Characterization of phosphatases regulating Caulobacter crescentus cell cycle and development

PhD thesis defended by Jérôme COPPINE (Dr. Régis HALLEZ) - 18/06/2018
Promoter

Dr. Régis HALLEZ, UNamur, Research Unit in Biology of Microorganisms (URBM), Bacterial Cell cycle and Development

Jury

Laurence VAN MELDEREN (ULB), Emanuele BIONDI (Université Aix-Marseille), Patsy RENARD, présidente (UNamur), Jean-Yves MATROULE (UNamur), Régis HALLEZ, promoteur (UNamur)

Summary

Regulating cell cycle progression and cell differentiation is a crucial challenge for both eukaryotic and prokaryotic cells. The alpha-proteobacterium Caulobacter crescentus opted for a complex regulatory network to coordinate these events. Indeed, by dividing asymmetrically, C. crescentus generates two daughter cells with different cell fates: a sessile stalked cell and a motile swarmer cell. While the stalked cell can initiate a new round of DNA replication cycle at birth, the smaller cell will first enter into a non-replicative G1 phase. The entry into the S phase (G1-to-S transition) coincides with differentiation of the swarmer cell into a stalked cell (swarmer-to-stalked cell transition), and the temporal coordination of these two transitions relies on a central response regulator (RR) called CtrA. The activity of CtrA is tightly regulated at post-transcriptional levels by a complex phosphorelay involving another RR (DivK) and its cognate kinase (DivJ) and phosphatase (PleC).

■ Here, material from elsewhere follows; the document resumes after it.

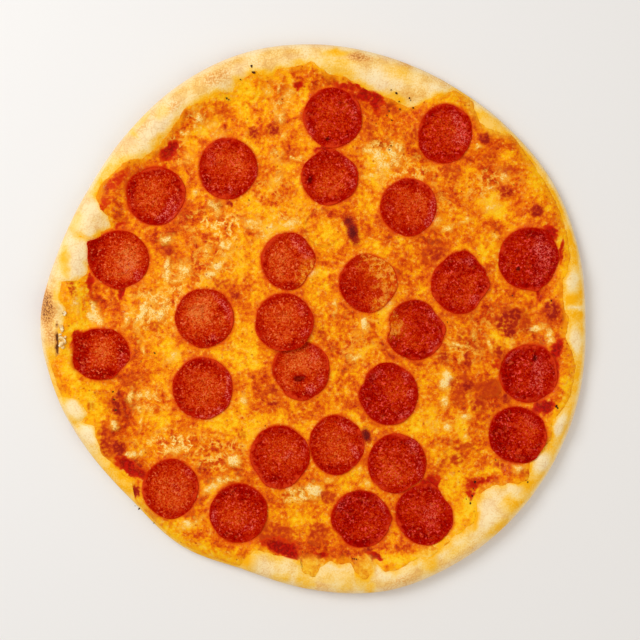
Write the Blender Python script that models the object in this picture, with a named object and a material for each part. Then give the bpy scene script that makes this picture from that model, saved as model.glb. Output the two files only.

During this thesis, we focused on the characterization of CckN. We found that CckN is a second phosphatase for DivK, and thereby an indirect positive regulator of CtrA. We also showed that CckN regulates the activity of the G1-specific regulator TacA. Since CtrA primarily regulates cell cycle progression and TacA the cell differentiation, our results support an important role of CckN in sustaining optimal activity of CtrA and TacA. We also characterized the mechanism by which PleC and CckN are inactivated by proteolysis. Together, our results show that C. crescentus uses two phosphatases to maintain as low as possible the levels of DivK~P in the G1/swarmer cells, therefore protecting premature inactivation of two master regulators, CtrA~P and TacA~P. Then, the inactivation of CckN and PleC by proteolysis initiates the differentiation program leading to the entry into the cell cycle and the concomitant morphological transformation. Thus our work illustrates that bacteria also use spatio-temporal control of transcriptional regulators to enable differentiation.